(PROVIDED RECORDS):
***
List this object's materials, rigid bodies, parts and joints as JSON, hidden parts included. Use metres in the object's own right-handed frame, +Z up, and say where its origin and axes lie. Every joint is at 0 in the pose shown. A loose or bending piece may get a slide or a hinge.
***
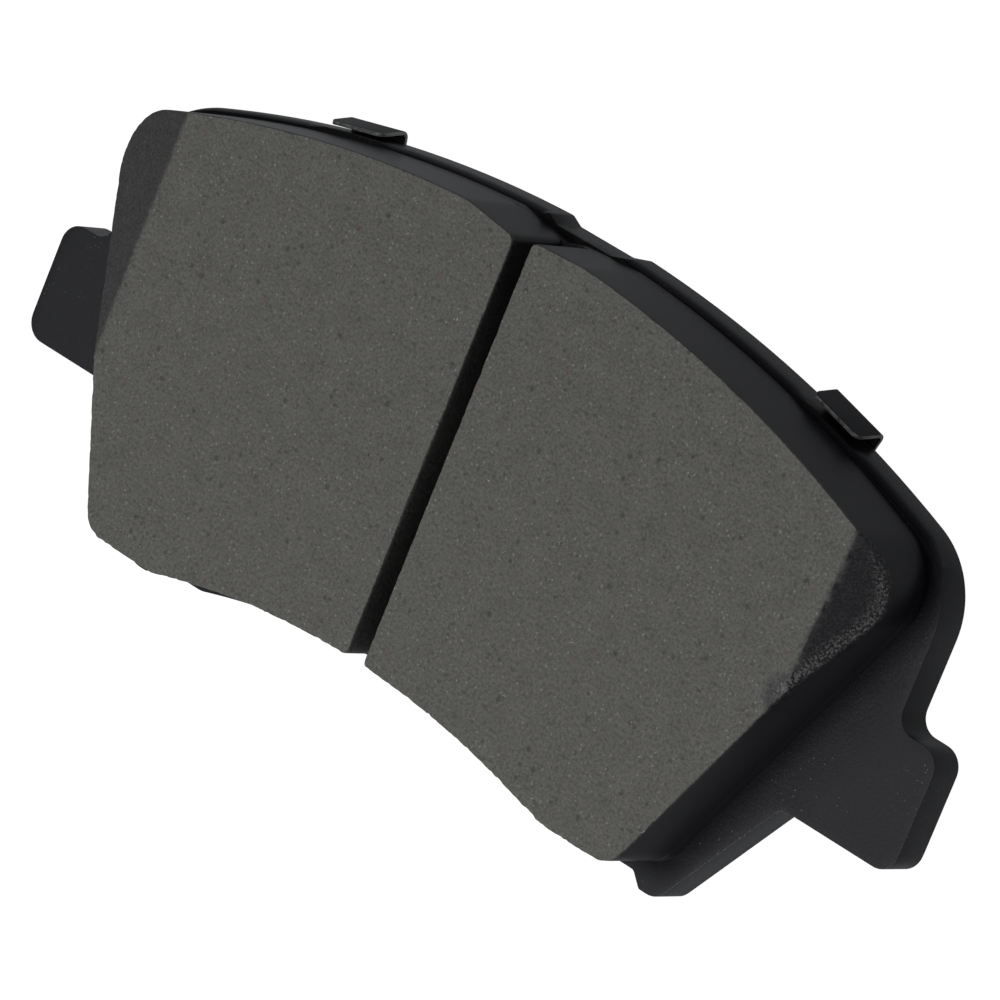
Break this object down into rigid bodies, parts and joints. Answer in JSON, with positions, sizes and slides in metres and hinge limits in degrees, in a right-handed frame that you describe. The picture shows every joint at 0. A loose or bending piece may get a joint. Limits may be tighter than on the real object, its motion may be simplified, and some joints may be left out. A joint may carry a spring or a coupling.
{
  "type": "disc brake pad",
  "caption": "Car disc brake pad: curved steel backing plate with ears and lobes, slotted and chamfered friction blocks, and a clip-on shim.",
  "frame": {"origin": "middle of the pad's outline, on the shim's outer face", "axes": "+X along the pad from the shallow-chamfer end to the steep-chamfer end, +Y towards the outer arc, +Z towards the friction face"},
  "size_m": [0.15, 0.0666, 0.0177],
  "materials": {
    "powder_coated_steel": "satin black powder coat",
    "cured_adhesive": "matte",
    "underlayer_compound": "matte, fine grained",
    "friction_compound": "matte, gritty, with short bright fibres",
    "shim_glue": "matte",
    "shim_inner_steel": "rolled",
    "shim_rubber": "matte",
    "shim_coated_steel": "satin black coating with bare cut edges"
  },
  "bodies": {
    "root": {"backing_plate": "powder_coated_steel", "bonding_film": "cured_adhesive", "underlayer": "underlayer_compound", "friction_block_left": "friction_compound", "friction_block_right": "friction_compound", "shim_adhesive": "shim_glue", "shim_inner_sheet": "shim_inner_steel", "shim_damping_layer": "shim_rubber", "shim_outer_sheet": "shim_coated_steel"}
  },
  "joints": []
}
***
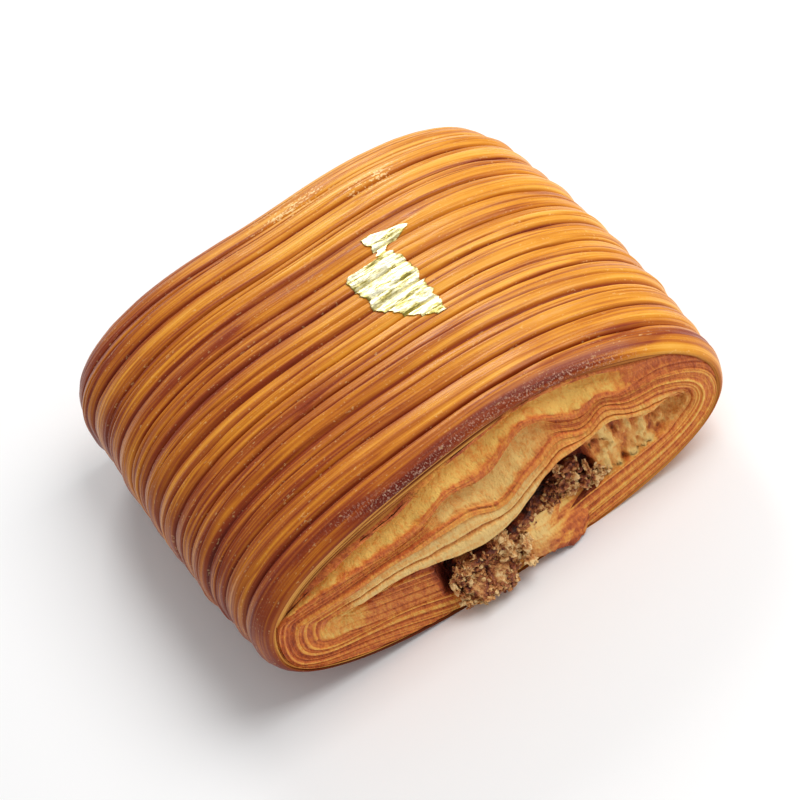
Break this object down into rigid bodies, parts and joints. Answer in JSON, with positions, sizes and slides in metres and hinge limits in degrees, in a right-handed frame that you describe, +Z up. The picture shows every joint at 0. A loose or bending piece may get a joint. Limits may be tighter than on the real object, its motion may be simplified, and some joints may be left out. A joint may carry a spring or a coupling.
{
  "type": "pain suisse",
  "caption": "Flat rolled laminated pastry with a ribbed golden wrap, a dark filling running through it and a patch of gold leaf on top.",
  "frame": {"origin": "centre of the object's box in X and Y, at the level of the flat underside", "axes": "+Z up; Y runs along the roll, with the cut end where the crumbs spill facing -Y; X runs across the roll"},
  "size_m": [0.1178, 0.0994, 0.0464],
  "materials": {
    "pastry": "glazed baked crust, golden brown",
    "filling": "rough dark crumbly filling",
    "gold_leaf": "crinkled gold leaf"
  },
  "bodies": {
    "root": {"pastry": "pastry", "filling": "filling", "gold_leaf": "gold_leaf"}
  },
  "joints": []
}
***
(TASK OBJECTIVE):
Select and copy every line from the records that includes the word "shows".

(EXERCISE OUTPUT):
Break this object down into rigid bodies, parts and joints. Answer in JSON, with positions, sizes and slides in metres and hinge limits in degrees, in a right-handed frame that you describe. The picture shows every joint at 0. A loose or bending piece may get a joint. Limits may be tighter than on the real object, its motion may be simplified, and some joints may be left out. A joint may carry a spring or a coupling.
Break this object down into rigid bodies, parts and joints. Answer in JSON, with positions, sizes and slides in metres and hinge limits in degrees, in a right-handed frame that you describe, +Z up. The picture shows every joint at 0. A loose or bending piece may get a joint. Limits may be tighter than on the real object, its motion may be simplified, and some joints may be left out. A joint may carry a spring or a coupling.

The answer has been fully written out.